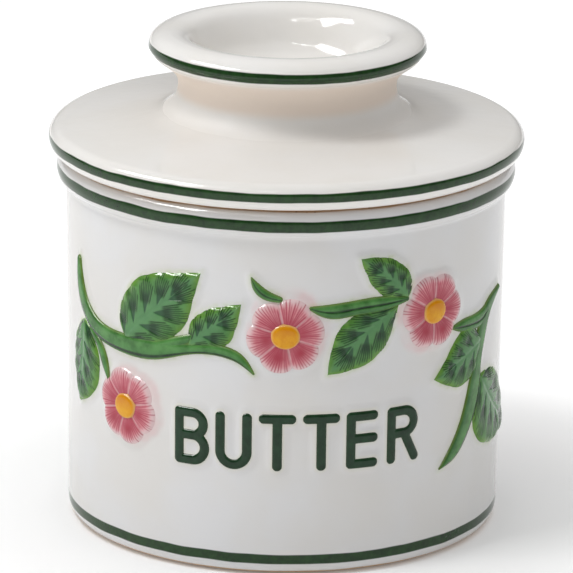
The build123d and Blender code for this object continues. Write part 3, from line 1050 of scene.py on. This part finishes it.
def petals_piece(name, material, seed):
    """Six softly domed petals round the eye, with strokes brushed out past their margins."""
    pick = np.random.default_rng(seed)
    s, z = wall_place(name + "_eye")
    turn = math.radians(FLOWERS[name])
    spokes = 420
    rings = 46
    angle = np.linspace(0, 2 * np.pi, spokes, endpoint=False)
    reach, lobe = petal_edge(angle, FLOWERS[name])
    inner = 0.9 * EYE_RADIUS
    t = np.linspace(0, 1, rings)[:, None]
    radius = inner + t * (reach - inner)
    points = np.stack([s + radius * np.cos(angle), z + radius * np.sin(angle)], axis=-1)
    petal, share = np.divmod((angle - turn) / (2 * np.pi / PETAL_COUNT) + 0.5, 1)
    share = share - 0.5
    spacing = radius * (2 * np.pi / PETAL_COUNT)
    streak = np.zeros(radius.shape)
    deep = np.zeros(radius.shape)
    for k in range(PETAL_COUNT):
        mine = petal % PETAL_COUNT == k
        lower = 0.5 - 0.5 * math.sin(turn + k * 2 * math.pi / PETAL_COUNT)
        heart = np.exp(-(((t - 0.08 - 0.30 * lower) / 0.26) ** 2)) * np.exp(-((share / 0.34) ** 2))
        deep[:, mine] = (heart * (0.45 + 0.55 * lower))[:, mine]
        for lane in np.linspace(-0.46, 0.46, 12):
            place = lane * (0.82 + 0.18 * t) + pick.uniform(-0.015, 0.015)
            length = pick.uniform(0.88, 1.28) - 0.10 * abs(2 * lane)
            thick = pick.uniform(0.15, 0.22) * (1.25 - 0.65 * t)
            stroke = np.exp(-(((share - place) * spacing / thick) ** 2))
            stroke = stroke * smoothstep((length - t) / 0.22) * pick.uniform(0.6, 1.0)
            streak[:, mine] = np.maximum(streak, stroke)[:, mine]
    crack = np.exp(-(((0.5 - np.abs(share)) * spacing / 0.22) ** 2))
    fade = smoothstep((t - 0.60) / 0.36)
    pale = np.maximum(0.55 * crack * (1 - 0.6 * t), 0.95 * fade)
    inset = (1 - t) * (reach - inner)
    height = RELIEF_BASE - 0.10 + bevelled(inset, 0.76, 1.0) * (0.7 + 0.3 * lobe**0.7)
    height -= 0.16 * np.exp(-(((radius - inner) / 1.1) ** 2))
    height -= 0.05 * streak + 0.14 * crack * smoothstep(inset / 1.5)
    marks = {
        "streak": (streak * (1 - 0.5 * crack)).ravel(),
        "deep": deep.ravel(),
        "pale": pale.ravel(),
    }
    faces = grid_faces(rings, spokes, wrap=True)
    node = name + "_petals"
    height = height.ravel()
    points = points.reshape(-1, 2)
    return sheet_piece(node, points, height, faces, material, marks, node)


def eye_piece(name, material):
    """The flower's domed oval eye."""
    s, z = wall_place(name + "_eye")
    spokes = 72
    rings = 22
    angle = np.linspace(0, 2 * np.pi, spokes, endpoint=False)
    t = np.repeat(np.linspace(0.0, 1, rings)[:, None], spokes, axis=1)
    points = np.stack(
        [
            s + EYE_STRETCH[0] * EYE_RADIUS * t * np.cos(angle),
            z + EYE_STRETCH[1] * EYE_RADIUS * t * np.sin(angle),
        ],
        axis=-1,
    ).reshape(-1, 2)
    height = RELIEF_BASE + 0.15 + 0.85 * np.sqrt(np.maximum(1 - t**3.6, 0)).ravel()
    crown = smoothstep((points[:, 1] - z + 1.0) / 3.2) * (1 - t.ravel() ** 4)
    marks = {"crown": crown, "rim": smoothstep((t.ravel() - 0.80) / 0.2)}
    faces = grid_faces(rings, spokes, wrap=True)
    faces[faces < spokes] = 0
    used, flat = np.unique(faces, return_inverse=True)
    faces = flat.reshape(-1, 4)
    marks = {key: values[used] for key, values in marks.items()}
    node = name + "_eye"
    return sheet_piece(node, points[used], height[used], faces, material, marks, node)


def letter_piece(number, paths, material):
    """One raised letter with rounded strokes."""
    points, depth, _, faces = stroke_sheet(paths, STEP)
    height = RELIEF_BASE - 0.03 + 0.36 * rounded(depth, 1.0)
    marks = {"rim": np.exp(-((depth / 0.25) ** 2))}
    name = f"letter_{number}"
    return sheet_piece(name, points, height, faces, material, marks, "lettering")


def garland(leaf_paint, stem_paint, petal_paint, eye_paint):
    """Every sprig of the front garland."""
    pieces = []
    for seed, name in enumerate(LEAVES):
        pieces.append(leaf_piece(name, leaf_paint, seed))
    for name in ("left_shoot", "centre_stem", "bud_leaf"):
        pieces.append(stem_piece(name, [name], stem_paint))
    pieces.append(stem_piece("left_stem", ["left_stem", "left_petiole"], stem_paint))
    pieces.append(stem_piece("right_stem", ["right_stem", "right_hook"], stem_paint))
    for seed, name in enumerate(FLOWERS):
        pieces.append(petals_piece(name, petal_paint, 20 + seed))
        pieces.append(eye_piece(name, eye_paint))
    return pieces


BACK_OF = {
    # last word of a sprig's name: the CAD node and the slot of its twin on the far side
    "leaf": ("back_leaves", "leaf_glaze"),
    "petals": ("back_flower_petals", "petal_glaze"),
    "eye": ("back_flower_eyes", "eye_glaze"),
    "stem": ("back_stems", "stem_glaze"),
    "shoot": ("back_stems", "stem_glaze"),
}


def back_garland(pieces):
    """The same sprigs on the far side of the pot."""
    for piece in pieces:
        node, slot = BACK_OF[piece.name.split("_")[-1]]
        twin = add_object("back_" + piece.name, piece.data)
        twin.rotation_euler.z = BACK_TURN
        bpy.context.view_layer.update()
        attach(twin, "crock")
        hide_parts(node)


# ------------------------------------------------------------------ stage, lights and camera
CAMERA_ELEVATION = 16.71      # degrees above the table
CAMERA_DISTANCE = 1233.4 * MM
CAMERA_TARGET = Vector((0.385, 0, 49.8)) * MM
CAMERA_ROLL = 0.72
CAMERA_LENS = 359.0
WALL_LIGHT = 0.12             # brightness of the studio at eye level and overhead
CEILING_LIGHT = 0.86
SKY_AXIS = (0.0, 0.12, 0.99)   # the studio is brightest this way
LAMP_AIM = Vector((0, 0, 60)) * MM
LAMP_DISTANCE = 800 * MM


def add_camera():
    """A long lens from the front, a little above the lid."""
    data = bpy.data.cameras.new("camera")
    data.lens = CAMERA_LENS
    data.sensor_width = 36.0
    camera = add_object("camera", data)
    tilt = math.radians(CAMERA_ELEVATION)
    camera.location = CAMERA_TARGET + CAMERA_DISTANCE * Vector((0, -math.cos(tilt), math.sin(tilt)))
    upright = Matrix.Rotation(math.pi / 2 - tilt, 4, "X")
    roll = Matrix.Rotation(math.radians(CAMERA_ROLL), 4, "Z")
    camera.rotation_euler = (upright @ roll).to_euler()
    bpy.context.scene.camera = camera


def add_softbox(name, turn, rise, size, power, seen):
    """A rectangular area light aimed at the pot from turn degrees right of the front.

    A softbox is either seen in the glaze as a reflection or lights the pot, never both.
    """
    data = bpy.data.lights.new(name, "AREA")
    data.shape = "RECTANGLE"
    data.size, data.size_y = size
    data.energy = power
    lamp = add_object(name, data)
    turn = math.radians(turn)
    rise = math.radians(rise)
    out = Vector((math.sin(turn) * math.cos(rise), -math.cos(turn) * math.cos(rise), math.sin(rise)))
    lamp.location = LAMP_AIM + LAMP_DISTANCE * out
    lamp.rotation_euler = out.to_track_quat("Z", "Y").to_euler()
    lamp.visible_diffuse = not seen
    lamp.visible_glossy = seen
    if seen:
        data.cycles.max_bounces = 1


def add_stage():
    """A pale floor that runs out of sight, with faint mottling and a painted glow."""
    paint = Paint("pale_floor", Roughness=0.7)
    wash = paint.spread(paint.noise(60.0, 3.0), 0.3, 0.7)
    paint.colour(paint.mix(wash, (0.86, 0.86, 0.86), (0.88, 0.88, 0.88)))
    # painted light: the floor glows, more so away from the pot, which whitens it and lightens the pot's
    # shadow on it
    glow = paint.spread(paint.radius(), 52.0, 120.0, 0.12, 0.34)
    paint.feed(paint.shader.inputs["Emission Strength"], glow)
    paint.shader.inputs["Emission Color"].default_value = (1.0, 1.0, 1.0, 1.0)
    reach = 6.0
    mesh = bpy.data.meshes.new("floor")
    corners = [(-reach, -reach, 0), (reach, -reach, 0), (reach, reach, 0), (-reach, reach, 0)]
    mesh.from_pydata(corners, [], [(0, 1, 2, 3)])
    mesh.materials.append(paint.material)
    floor = add_object("floor", mesh)
    world = bpy.data.worlds.new("studio")
    world.use_nodes = True
    nodes = world.node_tree.nodes
    links = world.node_tree.links
    direction = nodes.new("ShaderNodeTexCoord")
    lean = nodes.new("ShaderNodeVectorMath")
    lean.operation = "DOT_PRODUCT"
    lean.inputs[1].default_value = SKY_AXIS
    rise = nodes.new("ShaderNodeMapRange")
    rise.interpolation_type = "SMOOTHSTEP"
    rise.inputs["From Max"].default_value = 0.9
    rise.inputs["To Min"].default_value = WALL_LIGHT
    rise.inputs["To Max"].default_value = CEILING_LIGHT
    links.new(direction.outputs["Generated"], lean.inputs[0])
    links.new(lean.outputs["Value"], rise.inputs["Value"])
    links.new(rise.outputs["Result"], nodes["Background"].inputs["Strength"])
    nodes["Background"].inputs["Color"].default_value = (1.0, 1.0, 1.0, 1.0)
    bpy.context.scene.world = world


def main():
    bpy.context.scene.view_settings.view_transform = "Standard"
    crock_bands = [(2.7, 4.8, 45.0), (76.0, 78.4, 45.0)]
    lid_bands = [(82.9, 84.9, 45.0), (102.4, 104.7, 27.0)]
    crock_bare = [(-1.0, 0.9, 35.0), (80.2, 81.0, 43.0)]
    lid_bare = [(80.0, 80.9, 30.0)]
    crock_glaze = white_glaze("crock_glaze", SHADED_CROCK_WHITE, crock_bands, crock_bare)
    lid_glaze = white_glaze("lid_glaze", LID_WHITE, lid_bands, lid_bare, warm=(93.8, 101.2))
    bell_glaze = white_glaze("bell_inner_glaze", LID_WHITE, [], [])
    crock_piece(crock_glaze)
    lid_piece(lid_glaze)
    bell_piece(bell_glaze)
    sprigs = garland(leaf_glaze(), stem_glaze(), petal_glaze(), eye_glaze())
    back_garland(sprigs)
    green = letter_glaze()
    for number, paths in enumerate(letter_strokes(), 1):
        letter_piece(number, paths, green)
    add_camera()
    add_stage()
    add_softbox("high_key", -52, 62, (0.20, 0.20), 1.95, seen=False)
    add_softbox("side_key", -78, 20, (0.46, 0.30), 0.8, seen=False)
    add_softbox("left_window", -72, 41, (0.56, 0.18), 11.0, seen=True)
    add_softbox("front_strip", -28, 43, (0.50, 0.03), 0.9, seen=True)


main()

____

# [EXERCISE GOAL]
Search the preceding listing for the word "this" and pull out every line that holds it.

# [OUTPUT]
The build123d and Blender code for this object continues. Write part 3, from line 1050 of scene.py on. This part finishes it.
SKY_AXIS = (0.0, 0.12, 0.99)   # the studio is brightest this way